AMNESTY’S warning that British rights to peaceful protest are “fast disappearing” should be the priority for democracy campaigners in this country.
Its judgement comes within a global map of alleged crackdowns on protest rights. Socialists may not agree with every country named as an offender (and there are some peculiar omissions on its “interactive map,” from Afghanistan to Poland) but the overall trend it identifies, of a world growing more authoritarian, is hard to argue with.
Yet the rise of authoritarianism is not just a left-wing concern: it also forms a key plank of government propaganda in the United States and its allies, including Britain.
President Joe Biden’s “summits for democracy” are justified by the familiar narrative. Challenges to US global dominance are depicted as challenges to a “world order” supposedly defined by liberal democracy. Those states most obviously out of line — Russia, locking horns with Nato through its invasion of Ukraine, and China, as the US’s acknowledged “peer competitor” — are described as authoritarian enemies intent on establishing a new, less free international system.
Whether the so-called enemy states conform to this description is not key to the argument. Gangster-capitalist Russia, whose president regularly attacks communism and the Bolshevik Revolution for having broken with Russia’s imperial and Orthodox past, and Communist Party-ruled China do not resemble each other politically, but then nor do the states the US welcomes at its “democracy” summits.
The point is not to analyse political systems but to divide the world into “us and them,” the “free world” versus the authoritarians.
It is designed to mask a fact — that the growing clamour for world institutions to be reshaped in the interests of the global majority is actually a democratising movement.
And that the “new cold war” against China is primarily aimed at stifling it in the interests of continued Western hegemony.

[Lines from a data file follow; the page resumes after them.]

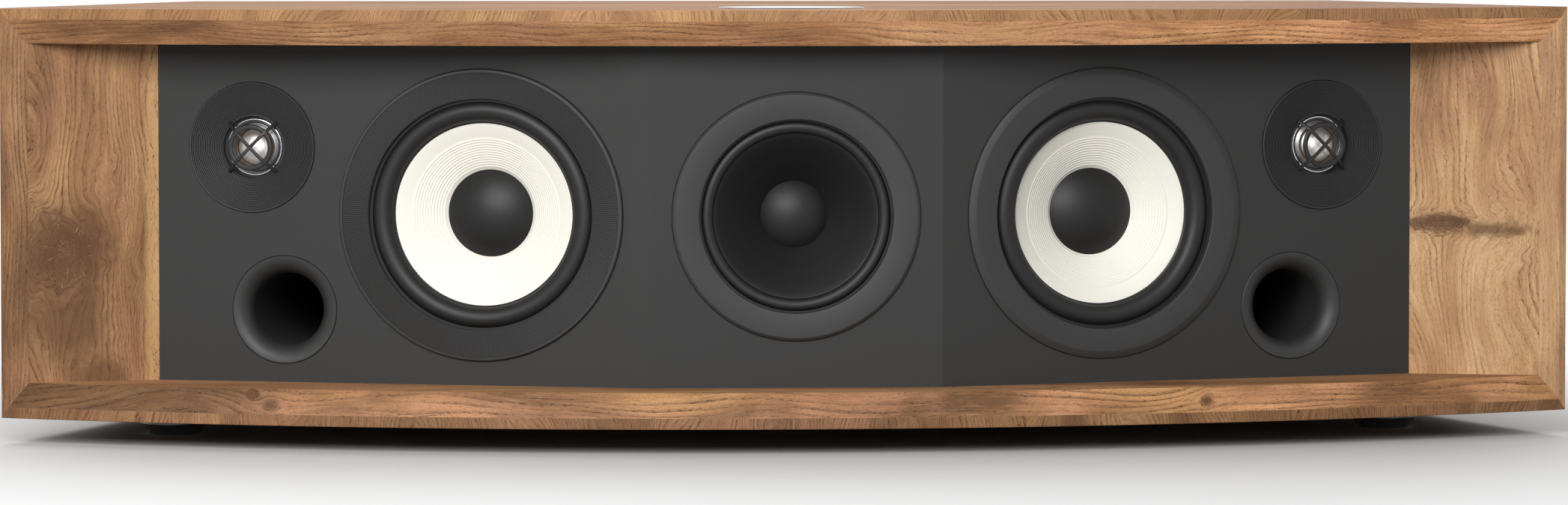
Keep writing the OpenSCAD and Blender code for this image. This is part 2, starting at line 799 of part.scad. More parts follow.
module line_sockets() color("gold") {
    for (i = [0:1])
        behind(sockets_x + i * socket_gap, socket_z)
            difference() {
                union() {
                    disc(socket_r - 0.05, -tray_wall - 6, socket_l);
                    disc(socket_r + 1.6, -tray_wall - 3, -tray_wall);
                }
                disc(1.6, 0, socket_l + cut);
            }
}

board_w = 110;
board_h = 70;
pcb_t = 1.6;
post_l = 16;
fin_count = 9;

sink_w = 60;
sink_h = 50;
sink_base = 4;
fin_t = 2;
fin_l = 18;

module amplifier_board() color("darkgreen") {
    pcb_y = tray_floor_y - tray_wall - post_l - pcb_t;
    translate([-board_w / 2, pcb_y, mid_z - board_h / 2]) cube([board_w, pcb_t, board_h]);
    for (x = [-1, 1])
        for (z = [-1, 1])
            translate([x * (board_w / 2 - 6), tray_floor_y - tray_wall, mid_z + z * (board_h / 2 - 6)])
                rotate([90, 0, 0])
                    cylinder(r = 3, h = post_l + pcb_t / 2);
    translate([-sink_w / 2, pcb_y - sink_base, mid_z - sink_h / 2])
        cube([sink_w, sink_base + pcb_t / 4, sink_h]);
    for (i = [0:fin_count - 1])
        translate([
            -sink_w / 2 + i * (sink_w - fin_t) / (fin_count - 1),
            pcb_y - sink_base - fin_l, mid_z - sink_h / 2
        ])
            cube([fin_t, fin_l + sink_base / 8, sink_h]);
}

module power_supply() color("darkgreen") {
    supply_w = 96;
    supply_d = 70;
    supply_y = 8;
    post = 6;
    coil_w = 38;
    coil_d = 40;
    coil_h = 32;
    can_r = 11;
    can_h = 30;
    part_gap = 4;
    translate([-supply_w / 2, supply_y - supply_d / 2, floor_z + post]) cube([supply_w, supply_d, pcb_t]);
    for (x = [-1, 1])
        for (y = [-1, 1])
            translate([x * (supply_w / 2 - 6), supply_y + y * (supply_d / 2 - 6), floor_z])
                cylinder(r = 3, h = post + pcb_t / 2);
    translate([part_gap - coil_w, supply_y - coil_d / 2, floor_z + post + pcb_t / 2])
        cube([coil_w, coil_d, coil_h]);
    for (i = [-1, 1])
        translate([2 * can_r, supply_y + i * (can_r + part_gap / 2), floor_z + post + pcb_t / 2])
            cylinder(r = can_r, h = can_h);
}

// Fasteners

module driver_screw() {
    top = -rebate + flange_t;
    disc(screw_head_r, top - screw_head_h, top);
    disc(screw_r, top - screw_head_h - screw_l, top - screw_head_h / 2);
}

module driver_screws() color("dimgray") {
    for (side = [-1, 1])
        on_facet(side, woofer_u, 0) screw_circle(bolt_r(woofer_ring_d, woofer_open_d)) driver_screw();
    on_middle() screw_circle(bolt_r(mid_ring_d, mid_open_d)) driver_screw();
}

module rear_screws() color("dimgray") {
    tray_screw_places() {
        translate([0, tray_wall, 0]) rotate([-90, 0, 0]) cylinder(r = screw_head_r, h = screw_head_h);
        translate([0, tray_wall + screw_head_h / 2, 0])
            rotate([90, 0, 0])
                cylinder(r = screw_r, h = screw_l + screw_head_h / 2);
    }
}

top_panel();
bottom_panel();
side_panel(-1);  // left_side_panel
side_panel(1);  // right_side_panel
cheek(-1);  // left_cheek
cheek(1);  // right_cheek
front_baffle();
rear_panel();
partition(-1);  // left_partition
partition(1);  // right_partition
touch_disc();
foot(-foot_u, front_foot_y);  // front_left_foot
foot(foot_u, front_foot_y);  // front_right_foot
foot(-rear_foot_u, rear_foot_y);  // rear_left_foot
foot(rear_foot_u, rear_foot_y);  // rear_right_foot
woofer_trim_ring(-1);  // left_woofer_trim_ring
woofer_basket(-1);  // left_woofer_basket
woofer_surround(-1);  // left_woofer_surround
woofer_cone(-1);  // left_woofer_cone
woofer_dust_cap(-1);  // left_woofer_dust_cap
woofer_voice_coil(-1);  // left_woofer_voice_coil
woofer_spider(-1);  // left_woofer_spider
woofer_motor(-1);  // left_woofer_motor
woofer_trim_ring(1);  // right_woofer_trim_ring
woofer_basket(1);  // right_woofer_basket
woofer_surround(1);  // right_woofer_surround
woofer_cone(1);  // right_woofer_cone
woofer_dust_cap(1);  // right_woofer_dust_cap
woofer_voice_coil(1);  // right_woofer_voice_coil
woofer_spider(1);  // right_woofer_spider
woofer_motor(1);  // right_woofer_motor
mid_trim_ring();
mid_basket();
mid_surround();
mid_cone();
mid_dust_cap();
mid_voice_coil();
mid_spider();
mid_motor();
tweeter_faceplate(-1);  // left_tweeter_faceplate
tweeter_guard(-1);  // left_tweeter_guard
tweeter_bezel(-1);  // left_tweeter_bezel
tweeter_surround(-1);  // left_tweeter_surround
tweeter_dome(-1);  // left_tweeter_dome
tweeter_motor(-1);  // left_tweeter_motor
tweeter_faceplate(1);  // right_tweeter_faceplate
tweeter_guard(1);  // right_tweeter_guard
tweeter_bezel(1);  // right_tweeter_bezel
tweeter_surround(1);  // right_tweeter_surround
tweeter_dome(1);  // right_tweeter_dome
tweeter_motor(1);  // right_tweeter_motor
port(-1);  // left_port
port(1);  // right_port
connector_panel();
mains_inlet();
line_sockets();
amplifier_board();
power_supply();
driver_screws();
rear_screws();
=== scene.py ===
# %% [markdown]
# # A wireless speaker in knotty oak
# The real thing is a long, low one-box stereo loudspeaker with a bowed front: oiled oak boards
# round a faceted dark grey baffle, two pale woofers, a black midrange, two small metal-domed
# tweeters and two bass ports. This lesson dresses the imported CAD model, piece by piece.
# The CAD model comes in first, because every new piece is placed by its numbers and rides on
# one of its bodies.

# %% The frame
import math

import bmesh
import bpy
from mathutils import Matrix, Vector


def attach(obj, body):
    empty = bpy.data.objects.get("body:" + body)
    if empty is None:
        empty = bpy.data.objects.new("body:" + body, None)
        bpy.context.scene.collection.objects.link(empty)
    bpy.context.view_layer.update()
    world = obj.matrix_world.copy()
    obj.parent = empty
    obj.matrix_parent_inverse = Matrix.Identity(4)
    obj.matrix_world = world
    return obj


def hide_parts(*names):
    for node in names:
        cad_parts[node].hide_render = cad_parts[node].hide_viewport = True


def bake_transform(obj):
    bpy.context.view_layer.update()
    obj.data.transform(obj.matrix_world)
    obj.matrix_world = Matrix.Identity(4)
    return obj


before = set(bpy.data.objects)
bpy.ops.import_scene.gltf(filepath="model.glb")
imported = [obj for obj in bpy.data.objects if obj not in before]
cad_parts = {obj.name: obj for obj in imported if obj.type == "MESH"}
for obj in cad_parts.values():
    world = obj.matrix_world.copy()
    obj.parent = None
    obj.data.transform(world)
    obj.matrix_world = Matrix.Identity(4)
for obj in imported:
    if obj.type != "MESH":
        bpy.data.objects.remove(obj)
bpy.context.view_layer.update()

# %% [markdown]
# ## The camera
# The photograph was taken from a little to the left and slightly above, with a long lens, so
# that the sides hardly converge. The camera is made before anything else: it shows which
# surfaces need the most care. The small shift is how a product photographer keeps the
# verticals upright while the object stays in the middle of the picture.

# %% Camera and colour view
bpy.context.scene.view_settings.view_transform = "Standard"
lens = bpy.data.cameras.new("product_camera")
lens.sensor_width = 36
lens.lens = 121.92
lens.shift_y = -0.0765
camera = bpy.data.objects.new("product_camera", lens)
camera.location = (-0.1538, -2.6314, 0.2513)
camera.rotation_euler = (math.radians(90 - 2.27), 0, math.radians(-3.366))
bpy.context.scene.collection.objects.link(camera)
bpy.context.scene.camera = camera
print("camera", [round(value, 3) for value in camera.location], "lens", lens.lens)

# %% [markdown]
# ## Sizes
# A cabinet maker works in millimetres and Blender in metres, so each size is written in
# millimetres, as on the CAD drawing, and multiplied by MM when it becomes a vertex. The names
# are those of the drawing: the board, the bow, the facets of the baffle.

# %% The drawing's numbers, in millimetres
MM = 0.001
FOOT_H = 13
CAB_W, CAB_H, CAB_D, BACK_W = 760, 197, 296, 594
BOW_R = 932
BOARD_T, SIDE_T, RIM_W, BEVEL_D = 17, 12.5, 5.3, 5
FLOOR_Z, ROOF_Z, TOP_Z = FOOT_H + BOARD_T, FOOT_H + CAB_H - BOARD_T, FOOT_H + CAB_H
MID_Z = (FLOOR_Z + ROOF_Z) / 2
FRONT_Y, BACK_Y = -CAB_D / 2, CAB_D / 2
BOW_Y = FRONT_Y + BOW_R
FACET_Y = FRONT_Y + 31
FACET_HALF, FACET_ANGLE = 70, math.radians(15)
SIDES = ((-1, "left"), (1, "right"))
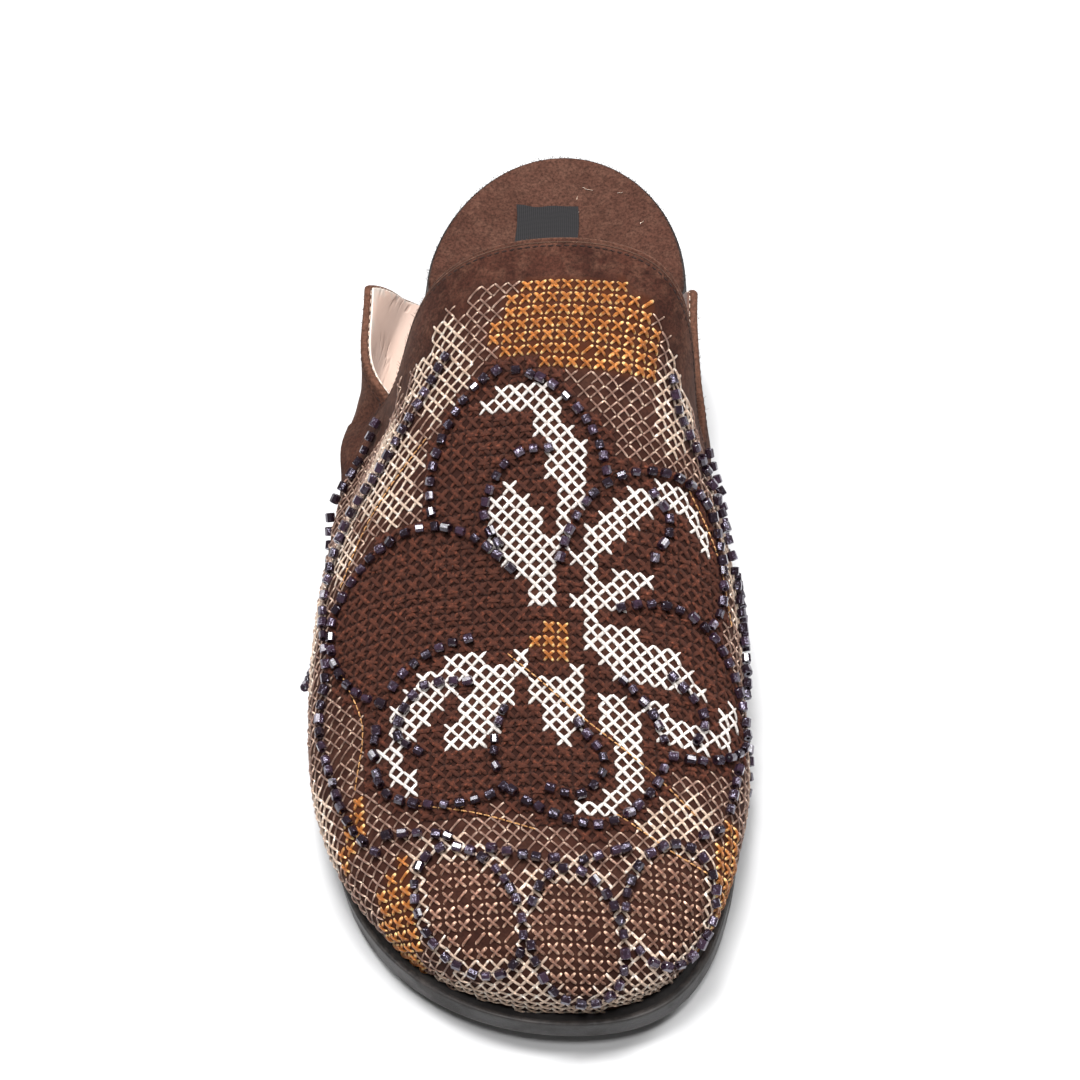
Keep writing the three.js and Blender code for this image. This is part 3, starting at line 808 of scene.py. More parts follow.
def rubber_with_wear_and_sheen():
    """Black rubber with cloudy patches and dust, greyer where marked: scuffs and a painted highlight."""
    material, board, shader, where = finish("sole_rubber", 0.6, specular=0.4)
    cloud = board.spread(board.noise(where, 70, 5, 0.62), 0.38, 0.7)
    dust = board.spread(board.noise(where, 900, 3, 0.7), 0.45, 0.75)
    dark = board.blend(cloud, tone(48, 45, 46), tone(66, 62, 61))
    dark = board.blend(board.times(dust, 0.3), dark, tone(82, 78, 76))
    scuffs = board.spread(board.noise(where, 300, 5, 0.75), 0.36, 0.64, 0.1, 1.0)
    # The mark greys the rubber in scuffs: wear, and a painted highlight along the lip's top and the foot's
    # edge.
    wear_and_sheen = board.times(board.painted("wear_and_sheen"), scuffs)
    board.link(board.blend(wear_and_sheen, dark, tone(108, 100, 96)), shader["Base Color"])
    board.link(board.spread(cloud, 0, 1, 0.5, 0.75), shader["Roughness"])
    pitted = board.times(board.noise(where, 200, 3), 1.5)
    bump(board, shader, board.plus(board.noise(where, 1500, 3, 0.7), pitted), 0.0002, 0.5)
    return material


def bead_glass():
    """Dark plum glass under a clear gloss."""
    material, board, shader, where = finish("bead_glass", 0.2, coat=0.9, specular=0.6)
    shader["Coat Roughness"].default_value = 0.06
    shader["Coat Tint"].default_value = (0.93, 0.9, 1.0, 1)
    shader["Specular Tint"].default_value = (0.88, 0.84, 1.0, 1)
    bump(board, shader, board.noise(where, 800, 2), 0.0008, 0.5)
    mixed = board.spread(board.noise(where, 900, 2), 0.42, 0.6)
    own = board.spread(board.painted("tint"), 0.2, 0.9)
    tint = board.blend(own, tone(40, 25, 34), tone(82, 59, 76))
    tint = board.blend(board.times(mixed, 0.6), tint, tone(44, 28, 36))
    board.link(tint, shader["Base Color"])
    return material


WEFT, WARP = 15000.0, 12000.0


def woven_label():
    """Plain black weave, about half a millimetre from thread to thread."""
    material, board, shader, where = finish("woven_black", 0.85, 0.15, specular=0.2)
    split = board.add("SeparateXYZ", {"Vector": where}).outputs
    rib = board.math("SINE", board.times(split[1], WEFT))
    warp = board.math("SINE", board.times(split[0], WARP))
    weave = board.spread(board.plus(rib, warp), -1.5, 1.5)
    board.link(board.blend(weave, tone(38, 37, 39), tone(66, 64, 66)), shader["Base Color"])
    bump(board, shader, weave, 0.0001, 0.6)
    return material


SUEDE = suede("suede_brown", tone(66, 35, 27), tone(94, 55, 43), tone(128, 88, 71), True)
BED_SUEDE = suede("suede_bed", tone(89, 55, 44), tone(103, 66, 54), tone(126, 89, 74), False)
LINING = leather_lining()
RUBBER = rubber_with_wear_and_sheen()
BEAD = bead_glass()
LABEL = woven_label()
# Each yarn: its colour, a darker colour for painted shade in the ply grooves and for uneven tone, and the
# colour of the painted highlight at its ends.
YARN_COLORS = {
    "white": ((360, 350, 341), (344, 326, 314), None),
    "tan": ((240, 192, 170), (122, 82, 68), (330, 292, 262)),
    "cream": ((344, 308, 278), (232, 188, 158), (364, 352, 336)),
    "bud": ((226, 170, 144), (120, 74, 58), (352, 298, 258)),
    "ochre": ((286, 184, 96), (174, 88, 34), (376, 318, 222)),
    "dark": ((164, 88, 60), (102, 50, 34), None),
    "seam": ((84, 50, 40), (58, 33, 26), None),
    "fold": ((150, 108, 88), (118, 78, 61), None),
    "gold": ((334, 256, 172), (206, 132, 72), None),
}
# A positive end shading paints shade on a thread's ends, a negative one a highlight.
YARN_FINISH = {
    "white": dict(roughness=0.6, end_shading=0.0),
    "tan": dict(roughness=0.35, end_shading=-0.5),
    "cream": dict(roughness=0.4, end_shading=-0.2),
    "bud": dict(roughness=0.35, end_shading=-0.5),
    "ochre": dict(roughness=0.3, end_shading=-0.6),
    "dark": dict(roughness=0.85, sheen=0.1, turns=700.0, depth=0.0002, end_shading=0.5),
    "seam": dict(roughness=0.8),
    "fold": dict(roughness=0.9),
    "gold": dict(roughness=0.25, sheen=0.0, end_shading=-0.6),
}
YARNS = {
    name: yarn("yarn_" + name, tone(*color), tone(*shade), tip=tip and tone(*tip), **YARN_FINISH[name])
    for name, (color, shade, tip) in YARN_COLORS.items()
}

# ---- the layers of the upper's wall --------------------------------------------------------

# The roll of the free edge starts this high above the sole, and has this many rings.
ROLL_FROM, ROLL_RINGS = 2.5, 5


def skin_mesh():
    bm = bmesh.new()
    for side, grid in skin_patches():
        add_grid(bm, grid, flip=side > 0)
    bmesh.ops.remove_doubles(bm, verts=bm.verts, dist=MERGE)
    bmesh.ops.dissolve_degenerate(bm, edges=bm.edges, dist=SLIVER)
    bm.verts.index_update()
    bm.normal_update()
    return bm


def kinds(geometry, kind):
    return [g for g in geometry if isinstance(g, kind)]


def layer(depth, thickness, mark):
    """One layer of the upper's wall: from a depth under the skin, with a rolled topline edge.

    The roll is painted with the mark.
    """
    bm = skin_mesh()
    paint = bm.verts.layers.float.new(mark)
    outer_verts = list(bm.verts)
    rim_edges = [e for e in bm.edges if e.is_boundary]
    base = [v.co.copy() for v in outer_verts]
    normal = [v.normal.copy() for v in outer_verts]
    floor_z = [(float(sole["floor"](co.y / MM + LENGTH / 2)) + GAP) * MM for co in base]
    beyond = {}
    for e in rim_edges:
        out = e.calc_tangent(e.link_loops[0]) * -1
        for v in e.verts:
            beyond[v.index] = beyond.get(v.index, Vector()) + out

    def at(i, out, down):
        co = base[i] - normal[i] * (depth + down) * MM
        if out and i in beyond and base[i].z > floor_z[i] + ROLL_FROM * MM:
            co += beyond[i].normalized() * out * MM
        co.z = max(co.z, floor_z[i])
        return co

    owner = {v: v.index for e in rim_edges for v in e.verts}
    number = {v: v.index for v in outer_verts}
    inner = bmesh.ops.duplicate(bm, geom=list(bm.verts) + list(bm.edges) + list(bm.faces))
    inner_verts = kinds(inner["geom"], bmesh.types.BMVert)
    bmesh.ops.reverse_faces(bm, faces=kinds(inner["geom"], bmesh.types.BMFace))
    source = {inner["vert_map"][v]: i for v, i in number.items()}
    edges = rim_edges
    for k in range(1, ROLL_RINGS + 1):
        made = bmesh.ops.extrude_edge_only(bm, edges=edges)["geom"]
        fresh = kinds(made, bmesh.types.BMVert)
        edges = [e for e in kinds(made, bmesh.types.BMEdge) if all(v in fresh for v in e.verts)]
        fresh_owner = {}
        for v in fresh:
            near = [e.other_vert(v) for e in v.link_edges if e.other_vert(v) in owner]
            fresh_owner[v] = owner[near[0]]
        turn = math.pi * k / ROLL_RINGS
        for v, i in fresh_owner.items():
            v.co = at(i, thickness / 2 * math.sin(turn), thickness / 2 * (1 - math.cos(turn)))
            v[paint] = 1.0
        owner = fresh_owner
    for v in inner_verts:
        v.co = at(source[v], 0, thickness)
    for v in outer_verts:
        v.co = at(number[v], 0, 0)
    bmesh.ops.remove_doubles(bm, verts=bm.verts, dist=MERGE)
    bmesh.ops.recalc_face_normals(bm, faces=bm.faces)
    return bm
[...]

That’s why it’s important the left does not indulge such rhetoric, which we find even in parts of the labour movement. It lines us up behind our own state against the states it identifies as opponents, subordinating class struggle to the imperial interests of our ruling class.
And its domestic effect is the opposite to that implied. The supposed presence of an enemy without is made to justify the suppression of the enemy within — it is used to attack our freedoms.
The raft of draconian legislation condemned by Amnesty — the Police, Crime, Sentencing & Courts Act, the Public Order Act and so on, effectively gifting our scandal-ridden police forces “almost unlimited powers to curb peaceful protests” — cannot be separated from the spy scares over “Chinese influence,” the calls from spooks for ever vaguer powers to detain or deport.
Britain’s secret state is dishonest and corrupt. This has been demonstrated through the exposure of the spycops scandal.
It is also political, as witness the almost exclusive targeting of left-wing organisations by Special Branch, or by the media interventions by top spymasters designed to undermine Labour when Jeremy Corbyn led it. The same forces that closed ranks to stamp out democratic socialism from 2015 on are those demanding our loyalty against foreign foes.
Anti-China hysteria is intimately connected to the attacks on our democratic rights.
Rishi Sunak’s description of China as a “threat to our way of life” last week was preposterous — and the mocking responses online as to how exactly China threatens a British “way of life,” from “food with taste” to a functioning rail system, thoroughly deserved.
But it was also serious. Because the real threat to our way of life comes from our own state.
It is not China undermining British democracy, but a cross-party consensus in favour of greater state and police powers over citizens and greater restrictions on free speech and protest.